What I'm trying to get at here is that for the purposes of our particular game (short-ish, sharp-ish, heroic adventures), money is largely irrelevant (despite being a prime motivator for many adventurers) & the game economy thus very simple -- almost dualistic, in fact. The economic system of your game will also depend enormously, if not entirely, on the purposes of your own particular game. Take a look at General Tso's "The Ten Points of Game Design" for a good starting point on classical game design theory:
http://chimeramag.com/features/tenpoints.html
If in our gritty fantasy game we were to attempt to write rules for a detailed game economy, we would be like Yu-Wen bogging down his strategic space conquest game with the minutiae of the population phase calculations. The game would rapidly come to revolve around carpenters' workshops and farming and trout fishing, and we would lose our focus on the rending of foes and the treachery of beautiful sorceresses. Other games, with more of a focus on large-scale player downtime interaction in a fully realised gameworld, might benefit greatly from a detailed game economy.
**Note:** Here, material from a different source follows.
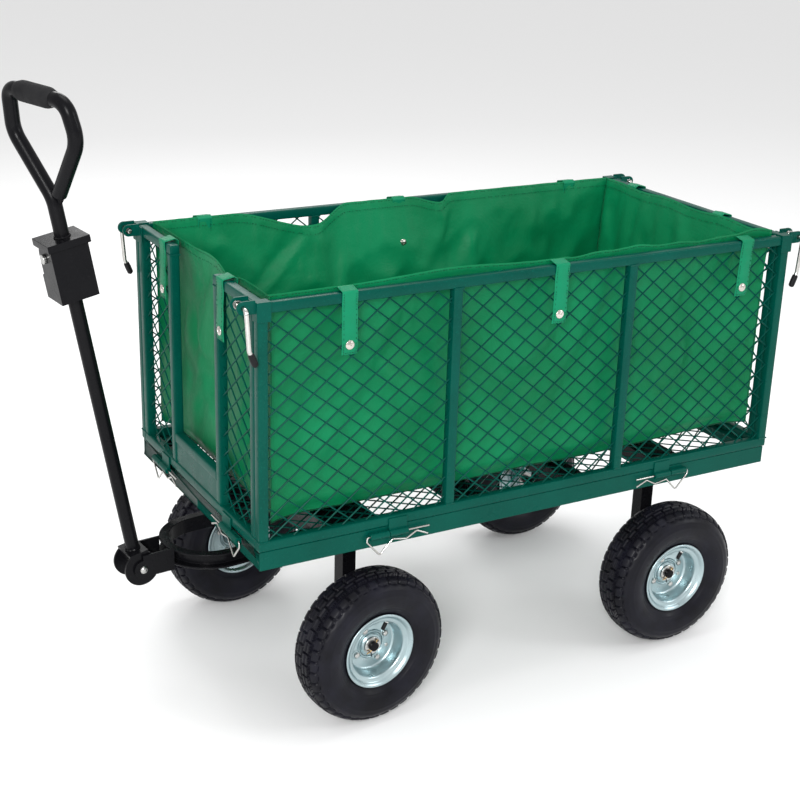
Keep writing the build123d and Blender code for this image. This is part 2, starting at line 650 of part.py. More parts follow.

But without knowing the first principles of your game setting & stories, asking us to for advice with your game design is like asking us to help you choose a new helmet without first informing us whether it is to protect you from the hazards of motorcycling, abseiling, construction work, medieval combat, go-karting or bicycling -- an exercise in futility at worst, and danger at best; in this case, only the danger of either boring or failing to sufficiently engage your player base, but a significant danger nonetheless.